Iberê Camargo desenvolveu uma obra de forte carga pessoal, percorrendo um caminho solitário na arte brasileira. Até que vieram os anos 1980, e o chamado retorno da pintura fez dele uma figura central, uma referência aos jovens artistas.
Esse período é o foco da exposição As Horas [o tempo como motivo], que a Fundação Iberê Camargo (FIC) inaugura neste sábado, às 11h. No final dos anos 1970, a figura humana começou a aparecer nas telas de Iberê, muitas vezes como autorretrato. Até então, ele havia se notabilizado por paisagens, naturezas-mortas e pelos carretéis resgatados das memórias de infância. Na maior parte do tempo foi figurativo, em outros momentos flertou com o gestual abstracionista.
A mudança de orientação na sua pintura coincide também com o retorno a Porto Alegre no começo dos anos 1980. Artista já consagrado, Iberê era um moderno tardio, que parecia habitar um presente nostálgico. "Não há mais passado, presente e futuro. Só o tempo, único", escreveu. Após duas décadas de desmaterialização do objeto artístico com a arte conceitual, as performances e as instalações, houve, nos anos 1980, uma retomada com o surgimento de uma pintura jovem e contemporânea de forte apelo subjetivo. Foi aí que Iberê se tornou referencial para nomes como Jorge Guinle, Nuno Ramos, Paulo Pasta, Karin Lambrecht e Daniel Senise.
- Iberê é redescoberto pela nova geração, ainda que já fosse um artista importante. Ele sempre foi um "inatual", fora das correntes de seu tempo. Por seu interesse voltado ao passado, Iberê se punha como seguidor de uma tradição da pintura. E, de repente, é visto como orquestrador de uma tendência de pintura atual feita pelos jovens. É justamente dessa passagem que eu trato na exposição - comenta o curador, o filósofo e crítico ítalo-brasileiro Lorenzo Mammì.
Foram reunidos mais de 40 trabalhos, entre pinturas e desenhos produzidos do fim dos anos 1970 até o final da década seguinte. No primeiro andar da FIC, os visitantes ainda poderão ver o filme Iberê Camargo: Pintura Pintura, que Mario Carneiro realizou nos anos 1980, e um painel com o conto O Relógio, escrito por Iberê em 1959 e apresentado no livro No Andar do Tempo, de 1988.

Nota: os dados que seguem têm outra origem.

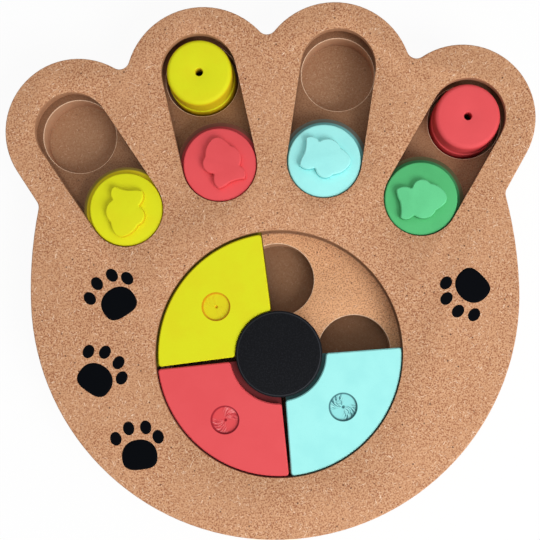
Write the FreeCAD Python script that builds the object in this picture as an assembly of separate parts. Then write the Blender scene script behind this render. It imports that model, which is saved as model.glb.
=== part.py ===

As Horas é a primeira exposição voltada a Iberê no ano em que se celebra seu centenário. A programação especial da FIC seguirá em maio, com a abertura de uma mostra do artista no Centro Cultural Banco do Brasil (CCBB) de São Paulo. No mesmo mês, começará em Bagé a itinerância de uma exposição coordenada por Eduardo Haesbaert que passará por outras cidades gaúchas. Também está sendo preparado um livro biográfico pelo crítico Luiz Camillo Osorio, além de um documentário da diretora Marta Biavaschi.
Depois de exposições de outros artistas que a FIC apresentará ao longo do ano, em novembro haverá o ponto alto das celebrações. Será inaugurada uma ampla mostra de Iberê nos três andares do prédio, organizada pelo Comitê Curatorial, formado por Icleia Cattani, Jacques Lenhardt e Agnaldo Farias. Em lugar de um recorte cronológico e retrospectivo, o grupo optou por apresentar obras de Iberê em diálogo com as de artistas brasileiros contemporâneos.
As Horas [o tempo como motivo]
> Abertura sábado, às 11h. Visitação de terça a domingo, das 12h às 19h, exceto às quintas-feiras, quando o museu fica aberto das 12h às 21h. Até 9 de novembro. Entrada franca.
> Fundação Iberê Camargo (Av. Padre Cacique, 2.000), fone (51) 3247-8000.
> Onde estacionar: pago, no subsolo, com entrada pela Av. Padre Cacique, no sentido Zona Sul.
> A exposição: destaca a produção de Iberê Camargo nos anos 1980, apresentando mais de 40 obras, entre pinturas e desenhos.